I think part of me truly worried that my life would spin out of control if I gave it up. I can also see with a little more clarity that I might have been a bit too attached to my fasting routine, maybe crediting it for too many things in my life (health, fitness, well-being), given that in many regards so little has changed since I’ve given it up. Maybe I thought of it as too much of a solution. In that regard, it’s been nice, and humbling, to realize that a routine I felt so attached to probably wasn’t as necessary as I thought it was.

But mostly I miss it. And it’s been good to feel like on a deeper level, I wasn’t tricking myself: I really did like eating and living that way. I wasn’t depriving myself. There’s no starving hunger-demon I’ve been drowning in coffee and pretending isn’t there. I miss the experience of getting hungry and then eating a big, delicious meal.
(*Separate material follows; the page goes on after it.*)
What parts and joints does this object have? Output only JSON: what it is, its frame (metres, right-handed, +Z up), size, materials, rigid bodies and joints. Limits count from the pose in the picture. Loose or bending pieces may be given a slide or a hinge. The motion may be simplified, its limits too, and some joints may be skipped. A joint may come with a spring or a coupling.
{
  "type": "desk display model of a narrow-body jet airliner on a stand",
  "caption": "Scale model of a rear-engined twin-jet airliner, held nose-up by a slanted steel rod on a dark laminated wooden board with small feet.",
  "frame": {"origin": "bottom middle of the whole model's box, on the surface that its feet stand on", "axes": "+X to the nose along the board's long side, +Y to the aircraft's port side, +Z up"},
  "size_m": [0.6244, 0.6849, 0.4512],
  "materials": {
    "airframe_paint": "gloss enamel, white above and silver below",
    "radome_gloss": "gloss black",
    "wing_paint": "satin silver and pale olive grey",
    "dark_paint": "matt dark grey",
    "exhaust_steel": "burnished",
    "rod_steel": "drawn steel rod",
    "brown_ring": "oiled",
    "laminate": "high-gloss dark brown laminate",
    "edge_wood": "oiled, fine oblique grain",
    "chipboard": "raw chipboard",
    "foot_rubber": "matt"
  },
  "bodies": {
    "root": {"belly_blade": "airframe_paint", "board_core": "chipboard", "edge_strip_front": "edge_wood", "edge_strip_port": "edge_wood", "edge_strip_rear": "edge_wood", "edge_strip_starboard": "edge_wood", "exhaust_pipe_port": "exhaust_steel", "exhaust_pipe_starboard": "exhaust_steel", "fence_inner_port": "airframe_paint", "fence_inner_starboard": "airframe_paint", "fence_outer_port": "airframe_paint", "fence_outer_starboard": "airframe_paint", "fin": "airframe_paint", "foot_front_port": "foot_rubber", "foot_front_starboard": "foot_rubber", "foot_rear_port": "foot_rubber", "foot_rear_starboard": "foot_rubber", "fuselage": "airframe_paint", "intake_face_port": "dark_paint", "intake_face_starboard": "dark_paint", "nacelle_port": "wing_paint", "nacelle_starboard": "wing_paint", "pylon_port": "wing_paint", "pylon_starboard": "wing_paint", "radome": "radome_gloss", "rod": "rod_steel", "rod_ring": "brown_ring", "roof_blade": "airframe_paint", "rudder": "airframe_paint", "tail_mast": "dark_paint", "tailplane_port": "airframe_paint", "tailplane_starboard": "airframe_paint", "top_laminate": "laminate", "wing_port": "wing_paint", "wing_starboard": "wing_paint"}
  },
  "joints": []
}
I miss not having to eat all the time. I miss HUNGER. I’m so sick of eating!! I realize I’m tempting fate to say that, but after a while, it’s a drag. It’s like the parent who forces the kid to smoke the whole pack of cigarettes or something. Oh, you don’t want to eat three meals a day? How about eating eight?

The experience of gaining weight has also been totally unlike what I thought it would be. After taking pleasure in losing weight while doing IF, I figured that watching it go back up would feel like undoing my own work, but instead I enjoy seeing the numbers rise on the scale — it feels like I’m doing a good job — and it’s been mostly fun and freaky to watch my body change. I like walking around naked and looking in the mirror!

It’s usually scary for me to let go of a routine — What if I never get it back? What if I forfeit everything I worked toward? What if I lose all control and let my whole life go insane?? — but instead of a loss, this one has felt more like a gain. I guess that’s kind of cheesy and maybe too tidy, but there’s an element of relief, like that crutch I thought I needed in order to walk wasn’t all that necessary after all. But, I still prefer walking with a crutch. Maybe this isn’t the best metaphor.